_PROBLEM DESCRIPTION:_ Repeat exactly the lines between and including those that contain "obj.parent = empty" and "obj.data.transform(obj.matrix_world)". Output no other line.

##### AVAILABLE DATA

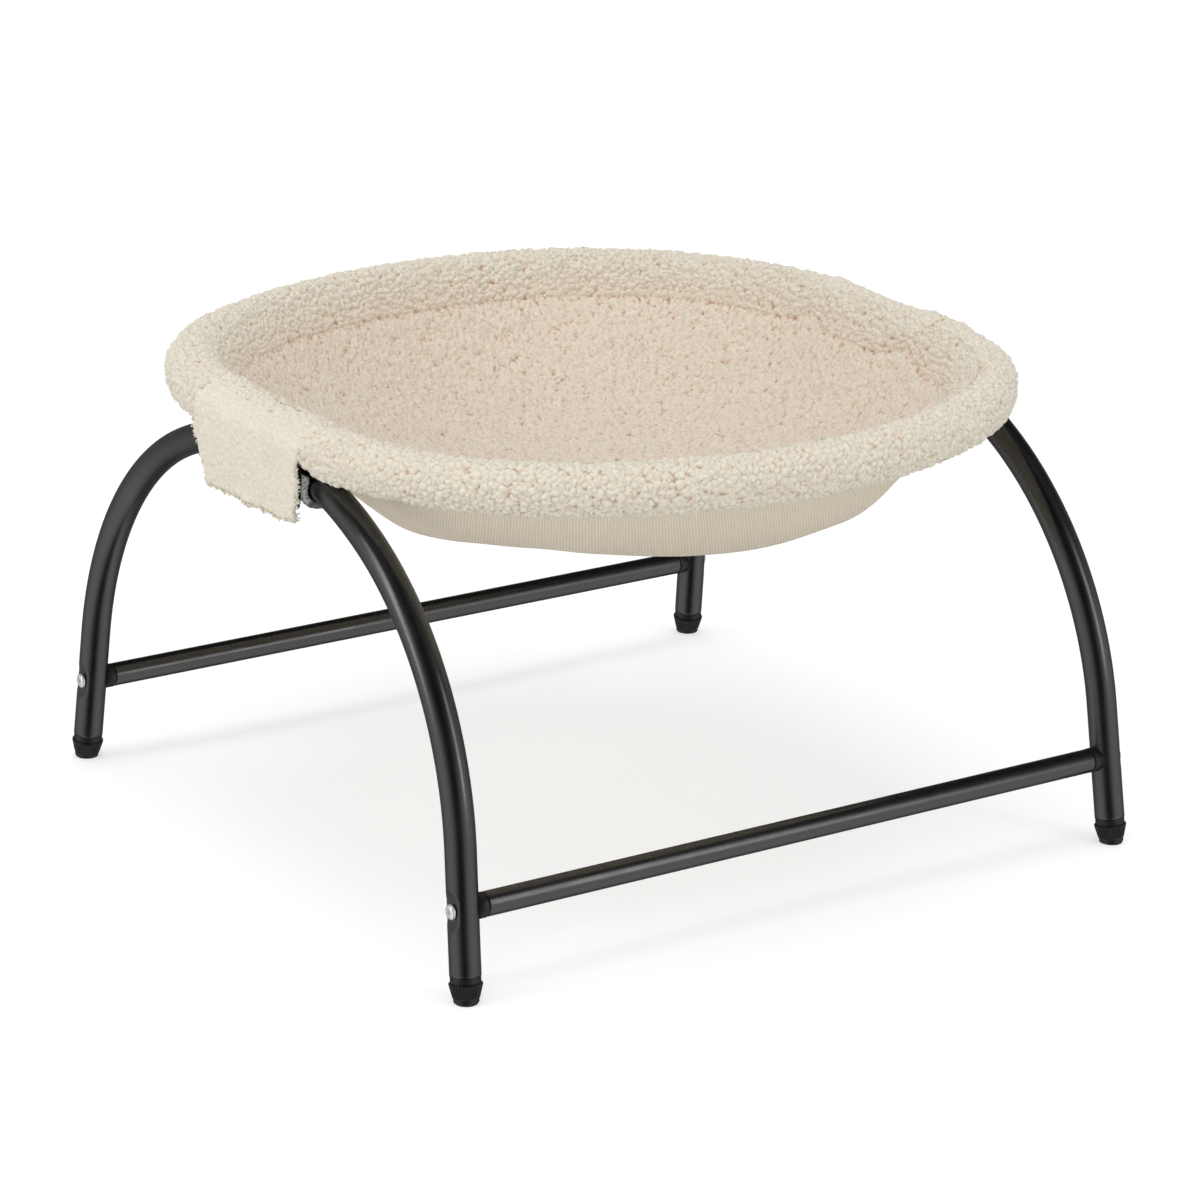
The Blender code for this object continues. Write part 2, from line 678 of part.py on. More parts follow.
def rivet_profile():
    """Closed half outline of a rivet nut set in the hoop's lower wall."""
    neck = INSERT_DIAMETER / 2
    flange = RIVET_FLANGE_DIAMETER / 2
    low = HOOP_RISE - HOOP_RADIUS
    flange_foot = low + HOOP_WALL + GAP + (HOOP_RADIUS - HOOP_WALL) * (
        1 - math.sqrt(1 - (flange / (HOOP_RADIUS - HOOP_WALL)) ** 2))
    return [(neck, low + INSERT_LENGTH), (neck, flange_foot + RIVET_FLANGE_HEIGHT),
            (flange, flange_foot + RIVET_FLANGE_HEIGHT), (flange, flange_foot),
            (neck, flange_foot), (neck, low), (BORE_RADIUS, low),
            (BORE_RADIUS, low + INSERT_LENGTH)]


def build_hoops():
    """Two half hoops with a hole for a rivet nut near each end."""
    bores = []
    for side, (_, plane) in SIDES.items():
        for end in ENDS:
            name = corner_name(side, end)
            mesh = cylinder_mesh(name + "_rivet_bore", INSERT_DIAMETER / 2 + GAP,
                                 CROWN_HEIGHT, HOOP_RISE, INSERT_SIDES)
            bores.append(mesh_object(name + "_rivet_bore", mesh, None, plane,
                                     (0, end * HOOP_BOLT_OFFSET, 0)))
    for name, turn in (("rear_hoop", 0), ("front_hoop", math.pi)):
        mesh = tube_mesh(name, hoop_path(GAP / 2, HOOP_Z), HOOP_RADIUS, HOOP_SIDES, caps=False)
        hoop = mesh_object(name, mesh, POWDER_COAT, ROOT, rotation=(0, 0, turn))
        add_wall(hoop, HOOP_WALL)
        cut(hoop, *[bore for bore in bores if bore.name.startswith(name.split("_")[0])])


def build_hoop_fasteners():
    """A bolt up through each crown into a rivet nut in each hoop end."""
    for side, (_, plane) in SIDES.items():
        for end in ENDS:
            name = corner_name(side, end)
            turned(name + "_rivet_nut", rivet_profile(), INSERT_SIDES, ZINC, plane,
                   (0, end * HOOP_BOLT_OFFSET, 0), (0, 0, 0), closed=True)
            turned(name + "_hoop_bolt", bolt_profile(HOOP_BOLT_TOP - HOOP_BOLT_SEAT),
                   BOLT_SIDES, ZINC, plane, (0, end * HOOP_BOLT_OFFSET, HOOP_BOLT_SEAT),
                   (math.pi, 0, 0))


# Sleeves and wraps: the fleece round the hoop

def sleeve_cutters():
    """The hoop's bore, and the room that each arch takes under the fleece."""
    bores = {}
    for name, turn in (("rear", 0), ("front", math.pi)):
        mesh = tube_mesh(name + "_hoop_room", hoop_path(-MOUTH_WIDTH, HOOP_Z),
                         HOOP_RADIUS + GAP, HOOP_SIDES)
        bores[name] = mesh_object(name + "_hoop_room", mesh, rotation=(0, 0, turn))
    rooms = {}
    for side, (_, plane) in SIDES.items():
        points = [point for point in arch_path() if point.z > CROWN_HEIGHT / 2]
        mesh = tube_mesh(side + "_arch_room", points, LEG_RADIUS + GAP, LEG_SIDES)
        rooms[side] = mesh_object(side + "_arch_room", mesh, None, plane)
    return bores, rooms


def crown_band(name, half):
    """A block across the whole bed over the crowns, so far to front and rear."""
    corner = (FOOT_SPREAD_X, half, 2 * CROWN_HEIGHT)
    return mesh_object(name, box_mesh(name, (-FOOT_SPREAD_X, -half, 0), corner))


def build_sleeves():
    """Fleece sleeves over the hoop halves, and a wrap over each crown."""
    bores, rooms = sleeve_cutters()
    mouths = crown_band("mouths", MOUTH_HALF)
    for name, turn in (("rear", 0), ("front", math.pi)):
        path = hoop_path(MOUTH_HALF - OVERRUN, SLEEVE_Z)
        mesh = tube_mesh(name + "_sleeve", path, SLEEVE_RADIUS, SLEEVE_SIDES)
        sleeve = mesh_object(name + "_sleeve", mesh, FLEECE, ROOT, rotation=(0, 0, turn))
        cut(sleeve, mouths, bores[name], *rooms.values())
    band = crown_band("wrap_band", MOUTH_HALF - GAP)
    for side, (parent, plane) in SIDES.items():
        mesh = tube_mesh(side + "_wrap", seat_path(MOUTH_HALF + OVERRUN, SLEEVE_Z),
                         SLEEVE_RADIUS, SLEEVE_SIDES)
        wrap = mesh_object(side + "_wrap", mesh, FLEECE, parent)
        mesh = tube_mesh(side + "_seat_room", seat_path(MOUTH_WIDTH, HOOP_Z),
                         HOOP_RADIUS + GAP, HOOP_SIDES)
        room = mesh_object(side + "_seat_room", mesh, None, parent)
        slit = box_mesh(side + "_wrap_slit", (-WRAP_SLIT / 2, -MOUTH_WIDTH, CROWN_HEIGHT),
                        (WRAP_SLIT / 2, MOUTH_WIDTH, HOOP_RISE))
        keep(wrap, band)
        cut(wrap, room, rooms[side], mesh_object(side + "_wrap_slit", slit, None, plane))


# Flaps, hook tapes and loop tapes

def flap_mesh(name):
    """A hanging panel with its hinge at the origin and a slanting lower hem.

    The hem is deepest at the rear of the left flap and the front of the right.
    """
    half = FLAP_THICKNESS / 2
    mesh = box_mesh(name, (-half, -MOUTH_HALF, -FLAP_SHORT_DROP), (half, MOUTH_HALF, half))
    for vertex in mesh.vertices:
        if vertex.co.z < 0 and vertex.co.y < 0:
            vertex.co.z = -FLAP_LONG_DROP
    return mesh


def build_flaps():
    """The fleece flap on each side, with the hook tape sewn inside it."""
    for side, (_, plane) in SIDES.items():
        hinge = empty(side + "_flap_hinge", plane, (HINGE_OUT, 0, HINGE_RISE))
        flap = mesh_object(side + "_flap", flap_mesh(side + "_flap"), FLEECE, hinge)
        edge = flap.modifiers.new("soft_edge", "BEVEL")
        edge.width = FLAP_THICKNESS * FLAP_EDGE_SHARE
        edge.segments = 2
        back = -(FLAP_THICKNESS / 2 + GAP)
        top = -HOOK_TOP_DROP
        low = (back - TAPE_THICKNESS, -TAPE_WIDTH / 2, top - HOOK_HEIGHT)
        mesh_object(side + "_hook_tape",
                    box_mesh(side + "_hook_tape", low, (back, TAPE_WIDTH / 2, top)),
                    HOOK_TAPE, hinge)


def loop_tape_mesh(name):
    """Open skin of the loop tape: a half circle swept along the crown."""
    half_turn = math.asin(min(1, TAPE_WIDTH / 2 / CROWN_RADIUS))
    centre = CROWN_HEIGHT - CROWN_RADIUS
    points = []
    for i in range(TAPE_STEPS + 1):
        turn = half_turn * (2 * i / TAPE_STEPS - 1)
        for j in range(TAPE_ARC_STEPS + 1):
            swing = math.pi * j / TAPE_ARC_STEPS
            out = LOOP_RADIUS * math.cos(swing)
            reach = CROWN_RADIUS - LOOP_DROP - LOOP_RADIUS * math.sin(swing)
            points.append((out, reach * math.sin(turn), centre + reach * math.cos(turn)))
    row = TAPE_ARC_STEPS + 1
    faces = [(i * row + j, i * row + j + 1, (i + 1) * row + j + 1, (i + 1) * row + j)
             for i in range(TAPE_STEPS) for j in range(TAPE_ARC_STEPS)]
    mesh = bpy.data.meshes.new(name)
    mesh.from_pydata(points, [], faces)
    return mesh


def build_loop_tapes():
    """A loop tape slung under each crown and up its outer side."""
    for side, (_, plane) in SIDES.items():
        tape = mesh_object(side + "_loop_tape", loop_tape_mesh(side + "_loop_tape"),
                           LOOP_TAPE, plane)
        wall = tape.modifiers.new("wall", "SOLIDIFY")
        wall.thickness = TAPE_THICKNESS
        wall.offset = 1
        wall.use_even_offset = True


# Bowl

def tuck_at(distance, crown, front):
    """Inset from the hoop line: one value at the crowns, another in front."""
    share = (abs(distance) - TUCK_START) / (TUCK_END - TUCK_START)
    share = max(0, min(1, share))
    share = share * share * (3 - 2 * share)
    return crown + (front - crown) * share


def bowl_mesh(name, crown, front, floor, brim):
    """Open skin of the bowl: rings shrinking to the middle of its floor.

    Each ring is the hoop's plan, inset and shrunk to a share of its size, at
    a height that rises from the floor with a fixed power of that share.
    """
    half = hoop_outline(0)
    outline = [point - normal * tuck_at(point.y, crown, front) for point, normal in half[:-1]]
    outline += [-point for point in outline]
    count = len(outline)
    points = [(0, 0, floor)]
    for ring in range(1, BOWL_RINGS + 1):
        share = (ring / BOWL_RINGS) ** RING_CROWDING
        height = floor + (brim - floor) * share ** BOWL_STEEPNESS
        points += [(share * point.x, share * point.y, height) for point in outline]
    faces = [(0, 1 + (i + 1) % count, 1 + i) for i in range(count)]
    for ring in range(BOWL_RINGS - 1):
        inner = 1 + ring * count
        outer = inner + count
        faces += [(inner + i, inner + (i + 1) % count, outer + (i + 1) % count, outer + i)
                  for i in range(count)]
    mesh = bpy.data.meshes.new(name)
    mesh.from_pydata(points, [], faces)
    return mesh


def build_bowl():
    """The rib-knit underside and the fleece liner that lies in it."""
    brim = SLEEVE_Z - SLEEVE_RADIUS - GAP - UNDERSIDE_THICKNESS
    skin = bowl_mesh("underside", CROWN_TUCK, FRONT_TUCK, UNDERSIDE_FLOOR, brim)
    underside = mesh_object("underside", skin, RIB_KNIT, ROOT)
    add_wall(underside, UNDERSIDE_THICKNESS)
    inset = SLEEVE_RADIUS + GAP
    floor = UNDERSIDE_FLOOR + UNDERSIDE_THICKNESS + SKIN_GAP
    pile = bowl_mesh("bowl_liner", inset, inset, floor, SLEEVE_Z)
    liner = mesh_object("bowl_liner", pile, FLEECE, ROOT)
    add_wall(liner, LINER_THICKNESS)


build_arches()
build_feet()
build_crossbars()
build_bar_ends()
build_hoops()
build_hoop_fasteners()
build_sleeves()
build_flaps()
build_loop_tapes()
build_bowl()
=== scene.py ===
"""The looks of the elevated pet bed: fine tubes, curly fleece and a rib knit.

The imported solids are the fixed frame. Each class is one sub-assembly: it holds
its sizes in metres and builds its surfaces as whole numpy grids. The finishes
are small frozen classes that make procedural materials.

+X runs from the left arch to the right one, -Y is the front, +Z is up.
"""
import logging
import math
from dataclasses import dataclass
from enum import Enum

import bmesh
import bpy
import numpy as np
from mathutils import Matrix


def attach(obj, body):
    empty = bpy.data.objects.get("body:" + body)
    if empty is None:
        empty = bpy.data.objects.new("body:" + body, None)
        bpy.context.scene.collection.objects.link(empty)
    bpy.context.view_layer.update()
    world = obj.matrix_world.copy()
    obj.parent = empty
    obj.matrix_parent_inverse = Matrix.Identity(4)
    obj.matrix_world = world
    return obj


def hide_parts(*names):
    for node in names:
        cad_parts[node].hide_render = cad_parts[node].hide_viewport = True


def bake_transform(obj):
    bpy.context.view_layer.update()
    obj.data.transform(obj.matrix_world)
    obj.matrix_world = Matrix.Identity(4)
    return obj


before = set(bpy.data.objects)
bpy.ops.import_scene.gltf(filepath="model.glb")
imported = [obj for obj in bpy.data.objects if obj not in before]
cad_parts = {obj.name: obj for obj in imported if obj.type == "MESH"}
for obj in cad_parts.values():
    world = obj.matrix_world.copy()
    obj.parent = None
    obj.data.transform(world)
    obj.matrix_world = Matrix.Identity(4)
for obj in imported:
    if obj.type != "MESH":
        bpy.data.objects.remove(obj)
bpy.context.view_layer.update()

Array = np.ndarray
Colour = tuple[float, float, float]
Piece = bpy.types.Object
Socket = bpy.types.NodeSocket
Tree = bpy.types.NodeTree

LOG = logging.getLogger("pet_bed")
MM = 0.001
TURN = 2 * math.pi
NO_EDGE = 1e-7
UP = np.array([0.0, 0.0, 1.0])

# A curl's dome, the crevice round it and how far curls differ
DOME_TOP, DOME_FALL = 1.08, 1.15
CREVICE_SLOPE, CREVICE_POWER, CREVICE_DEPTH = 3.6, 0.7, 0.7
VIGOUR_SPREAD = 0.3


class Side(Enum):
    """The two arches; the left one is the right one turned half way round."""

    RIGHT = 1
    LEFT = -1

    @property
    def word(self) -> str:
        """The side's name inside the names of pieces."""
        return self.name.lower()


class End(Enum):
    """The rear and the front of the bed."""

    REAR = 1
    FRONT = -1

    @property
    def word(self) -> str:
        """The end's name inside the names of pieces."""
        return self.name.lower()


class Form(Enum):
    """How a grid joins up: whether its rows and its columns close."""

    SHEET = (False, False)
    TUBE = (False, True)
    BELT = (True, False)
    RING = (True, True)


# Shares and vectors


def smooth_step(share: Array) -> Array:
    """Ease a share from 0 to 1 with flat ends."""
    held = np.clip(share, 0, 1)
    return held * held * (3 - 2 * held)


def rounded(share: Array) -> Array:
    """Rise from 0 to 1 along a quarter circle."""
    return np.sqrt(1 - (1 - np.clip(share, 0, 1)) ** 2)


def bell(distance: Array, spread: float) -> Array:
    """A hump of height 1: the exponential of minus the square of the ratio."""
    return np.exp(-(distance / spread) ** 2)


def unit(vectors: Array, least: float = NO_EDGE) -> Array:
    """Vectors scaled to a length of 1."""
    return vectors / np.maximum(np.linalg.norm(vectors, axis=-1, keepdims=True), least)


def circle(sides: int) -> Array:
    """Angles spaced evenly round a full turn."""
    return np.arange(sides) / sides * TURN


def towards(angle: Array, degrees: float, least: float, ease: float) -> Array:
    """A share that is 1 near one direction, by the cosine of the turn from it."""
    return smooth_step((np.cos(angle - math.radians(degrees)) - least) / ease)


def spokes(angle: Array, first: Array, second: Array) -> Array:
    """Directions: the angle's cosine along one axis, its sine along the other."""
    cosine, sine = np.cos(angle)[:, None], np.sin(angle)[:, None]
    return cosine * first[..., None, :] + sine * second[..., None, :]


def lifted(plan: Array, height: Array | float) -> Array:
    """Add a height to plan points or directions."""
    return np.concatenate([plan, np.broadcast_to(height, plan.shape[:-1])[..., None]], axis=-1)


def lattice_value(cells: Array, seed: int) -> Array:
    """A steady pseudo-random share for each whole-number cell.

    The cell numbers are multiplied by odd constants, added and mixed by
    shifts, and the low 32 bits are read as a share of one.

    Args:
        cells: Whole numbers, with the three axes last.
        seed: Chooses one of many such fields.

    Returns:
        Shares from 0 to 1.
    """
    mask = np.int64(0xFFFFFFFF)
    mixed = (cells[..., 0] * 374761393 + cells[..., 1] * 668265263
             + cells[..., 2] * 1442695041 + seed * 974634777) & mask
    for shift, factor in ((13, 1274126177), (15, 668265263)):
        mixed = ((mixed ^ (mixed >> shift)) * factor) & mask
    return ((mixed ^ (mixed >> 16)) & mask) / float(mask)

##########

_THE OUTPUT:_
    obj.parent = empty
    obj.matrix_parent_inverse = Matrix.Identity(4)
    obj.matrix_world = world
    return obj


def hide_parts(*names):
    for node in names:
        cad_parts[node].hide_render = cad_parts[node].hide_viewport = True


def bake_transform(obj):
    bpy.context.view_layer.update()
    obj.data.transform(obj.matrix_world)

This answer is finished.